Una cosa es clara: la fortuna de los Pujol no se amasa trabajando. Honradamente, me refiero. Otra cosa, sin embargo, es más confusa: ¿para qué puede querer uno reunir 1.800 millones de euros si uno va a morirse no bien pille el último? Un euro es nada; multiplíquese por 1.800 millones. ¿Qué enfermedad es esa del acopio, del acaparamiento compulsivo? Y toda la familia, numerosa por cierto, lo mismo. ¿No hubo nadie en la corte de Pujol, o en la corte de España, que se preocupara por la salud de ese hombre tan desmejorado de suyo?
Las revelaciones sobre la voracidad dineraria de Pujol aparecen para desacreditar e impedir la consulta
Según parece, el ex molt honorable empezó a coleccionar billetes, primero verdes y luego de todos los colores, hace treinta y tantos años, sin importarle que estuvieran repetidos. Se sabía. Bueno, lo sabían los que saben éstas cosas, los que las hacen y/o las consienten desde las alturas. Se sabía pero se callaba, tal era el precio de reducir el independentismo catalán, el nacionalismo, a su caricatura doméstica, es decir, lo que costaba su perfil bajo. Millones y millones. Millones al horno, como diría Julio Camba. Millones y millones extraídos de la médula de los españoles, del bienestar material y moral que merecían y nunca tuvieron. Había, sin embargo, un plan B para el caso de que la cosa se desmadrara: contarlo. Y en esas estamos.

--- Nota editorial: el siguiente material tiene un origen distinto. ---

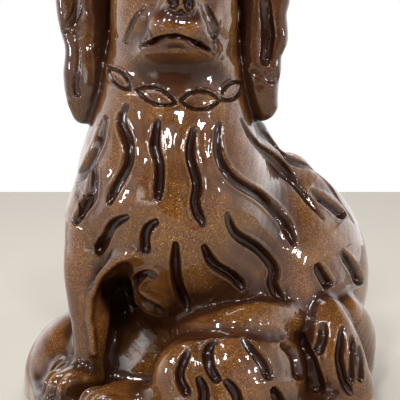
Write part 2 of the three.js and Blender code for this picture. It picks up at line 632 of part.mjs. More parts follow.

Las revelaciones sobre la voracidad dineraria de Pujol, de los Pujol, y sobre el incierto origen, por decir algo, de su inmensa fortuna, no es que afecten a la consulta soberanista programada para el otoño, sino que aparecen para desacreditarla e impedirla. Tosco, pero así se procede en los bajos fondos de la política española. Ahora bien; más dramático que el hecho, ese llevarse al extranjero la riqueza del país tras haberse apoderado de ella, es su impunidad. Importa que los catalanes no se expresen en las urnas, no que los 1.800 millones regresen y se devuelvan al pueblo español. Y al catalán.